Se nos dice, much, que Memorial Day es un día de gratitud, en que agradecemos a los que se sacrificaron por nuestra libertad. Yo sé que eso es lo que, se supone, debemos pensar. Es lo políticamente correcto, en el verdadero sentido de esa frase: es la interpretación de este día que es más cómoda para la consciencia de las autoridades que han enviado a nuestra gente a la guerra.
Y a veces, estoy de acuerdo, “Gracias” es el sentimiento más apropiado. Pero no sé si alguien tenga el derecho de decirnos, como ciudadanos, lo que debemos pensar y sentir. Quizá haya ocasiones en que las palabras que nos salen del alma son “Lo siento”. Y otras veces—en realidad, siempre—las palabras que llevamos escritas en el corazón son: “Los queremos, los extrañamos… y nos acordamos.”
Hace noventa y ocho años, en mayo del 1918, el soldado y poeta inglés Wilfred Owen escribió estos versos sobre un soldado caído cuyos camaradas lo trasladan al sol, con la ilusión de que sus cálidos rayos lo ayuden a recuperarse. (La traducción al español es de un servidor.)
Pónganlo al sol—
Tiernamente su caricia lo despertó una vez,
En su casa, susurrándole de campos a medio labrar.

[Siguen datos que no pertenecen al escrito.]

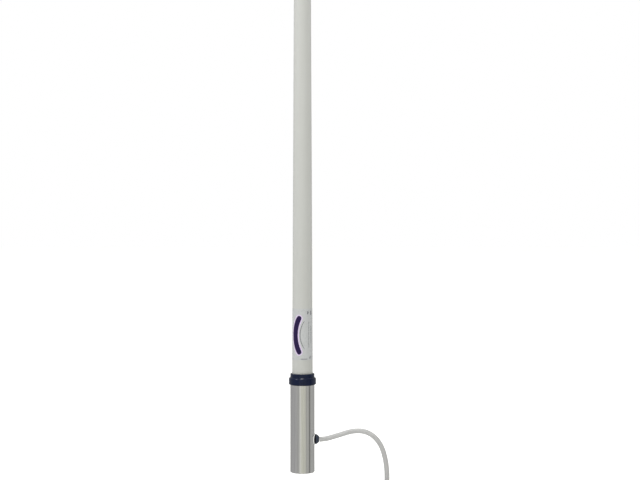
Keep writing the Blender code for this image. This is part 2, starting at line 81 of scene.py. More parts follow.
# Places that the frame gives
FERRULE_RADIUS, _, FERRULE_TOP = upright_part("ferrule_sleeve")
SOCKET_OUTER, SOCKET_FOOT, SOCKET_TOP = upright_part("threaded_insert")
COLLAR_RADIUS, COLLAR_FOOT, COLLAR_TOP = upright_part("collar")
WHIP_BUTT_RADIUS, WHIP_FOOT, SPIGOT_TOP = upright_part("whip_tube")
CAP_RADIUS, CAP_FOOT, CAP_TOP = upright_part("tip_cap")
_, LABEL_FOOT, LABEL_TOP = upright_part("whip_label")
GLAND_LOW, GLAND_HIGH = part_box("gland_bushing")
GLAND_RADIUS = GLAND_HIGH.y
GLAND_HEIGHT = (GLAND_LOW.z + GLAND_HIGH.z) / 2
WASHER_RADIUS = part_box("gland_washer")[1].y
PLUG_AXIS = sum(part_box("plug_pin"), Vector()) / 2
PLUG_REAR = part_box("plug_body")[0].y
PLUG_FACE = plug_part("plug_body")[2]
PLUG_RING_RADIUS, PLUG_RING_START, PLUG_RING_END = plug_part("plug_coupling_ring")
PLUG_PIN_RADIUS, PLUG_PIN_START, PLUG_PIN_END = plug_part("plug_pin")
BOOT_START = plug_part("plug_boot")[1]
SURFACE = CAD_BOX[0].z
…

Siempre lo despertó, aun en Francia,
Hasta esta mañana y esta nieve.
Si hay algo que pueda revivirlo ahora,
El viejo buen sol lo sabrá.
Piensen cómo despierta las semillas,—
Despertó, una vez, la arcilla de un astro frío.

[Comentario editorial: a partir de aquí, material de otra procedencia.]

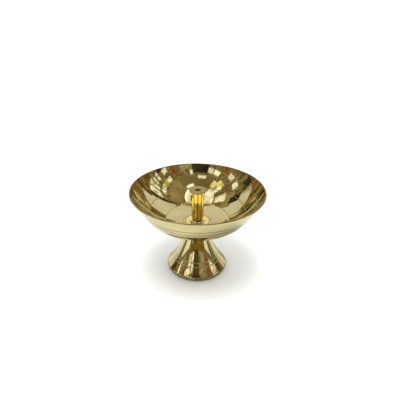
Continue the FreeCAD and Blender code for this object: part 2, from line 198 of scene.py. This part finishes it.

¿Tanto cuesta avivar brazos, piernas, flancos,
Abastecidos de nervios, con calor aún,?
¿Para este fin la arcilla se puso de pie?—
Ingenua la ilusión de los rayos del sol,
Cuando primero perturbaron el reposo de la tierra.
Dos meses después de escribir este poema, titulado “Futilidad”, Owen sufrió una herida de bala en el cráneo. Cuatro meses más tarde, justo al final de la “Gran Guerra” que hoy llamamos Primera Guerra Mundial, el poeta falleció. Wilfred Owen tenía veinticinco años.